SHORT EXERCISE:
Output all lines exactly, with nothing added or dropped.

MATERIAL PROVIDED:
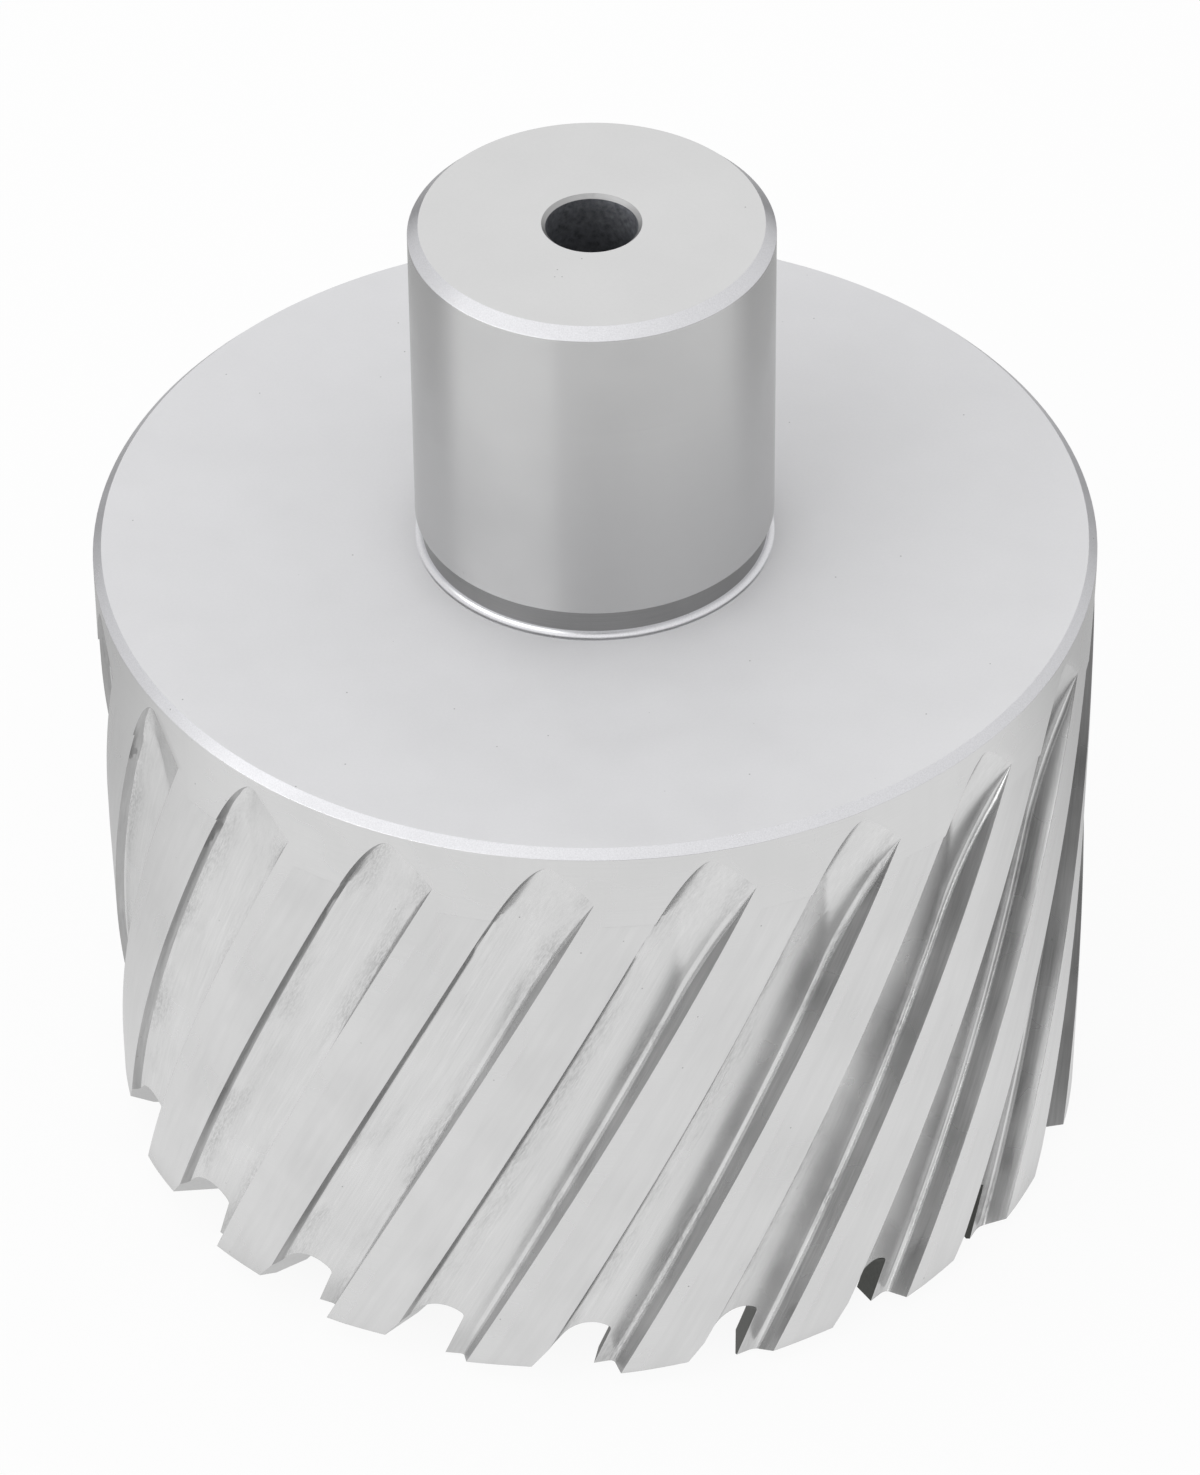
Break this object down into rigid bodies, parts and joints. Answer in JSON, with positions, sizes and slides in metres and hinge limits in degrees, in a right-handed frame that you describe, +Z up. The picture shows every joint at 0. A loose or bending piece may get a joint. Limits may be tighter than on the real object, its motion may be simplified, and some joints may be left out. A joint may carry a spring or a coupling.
{
  "type": "annular cutter",
  "caption": "Annular cutter: a cup with right-hand spiral flutes and a toothed rim, under a plain cylindrical shank with a pilot bore, for cutting large holes in metal plate.",
  "frame": {"origin": "on the cutter's axis, in the plane of the tooth tips that it stands on", "axes": "+Z runs up the axis from the tips to the shank, and -Y is the side that faces the viewer, opposite the drive flats"},
  "size_m": [0.0888, 0.0888, 0.0959],
  "materials": {
    "cutter_steel": "satin ground high speed steel, bare and unmarked"
  },
  "bodies": {
    "root": {"cutter_body": "cutter_steel"}
  },
  "joints": []
}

FULL RESPONSE:
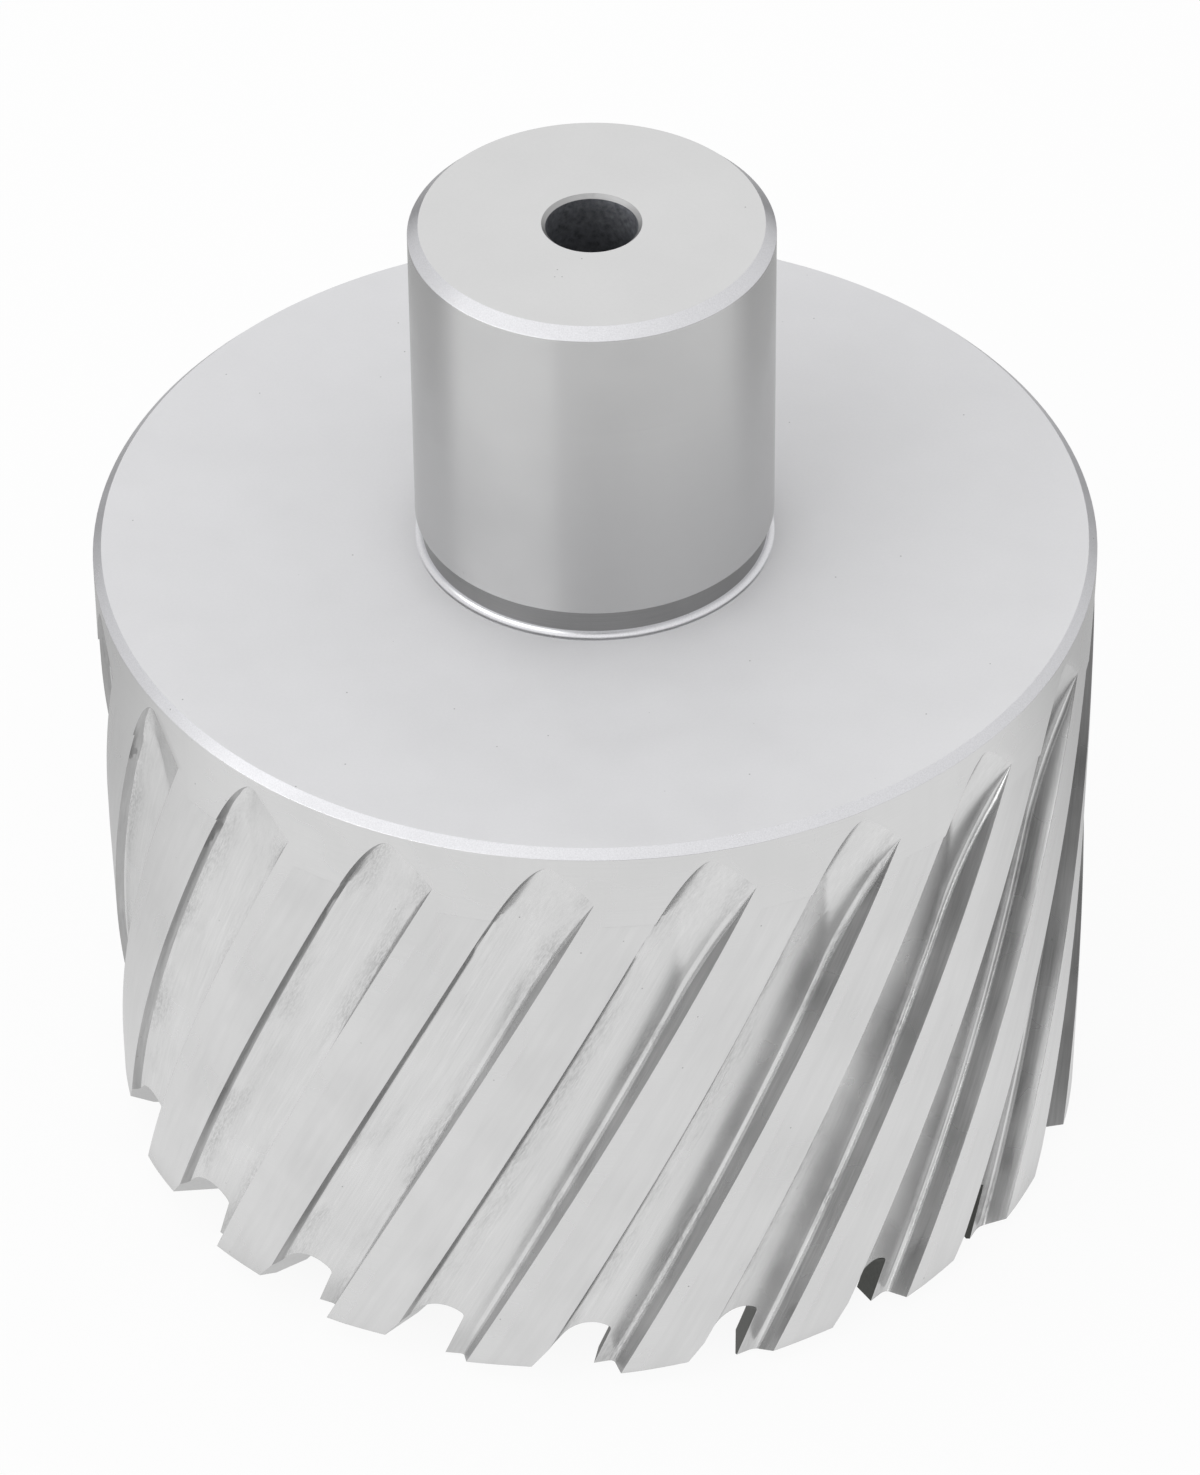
Break this object down into rigid bodies, parts and joints. Answer in JSON, with positions, sizes and slides in metres and hinge limits in degrees, in a right-handed frame that you describe, +Z up. The picture shows every joint at 0. A loose or bending piece may get a joint. Limits may be tighter than on the real object, its motion may be simplified, and some joints may be left out. A joint may carry a spring or a coupling.
{
  "type": "annular cutter",
  "caption": "Annular cutter: a cup with right-hand spiral flutes and a toothed rim, under a plain cylindrical shank with a pilot bore, for cutting large holes in metal plate.",
  "frame": {"origin": "on the cutter's axis, in the plane of the tooth tips that it stands on", "axes": "+Z runs up the axis from the tips to the shank, and -Y is the side that faces the viewer, opposite the drive flats"},
  "size_m": [0.0888, 0.0888, 0.0959],
  "materials": {
    "cutter_steel": "satin ground high speed steel, bare and unmarked"
  },
  "bodies": {
    "root": {"cutter_body": "cutter_steel"}
  },
  "joints": []
}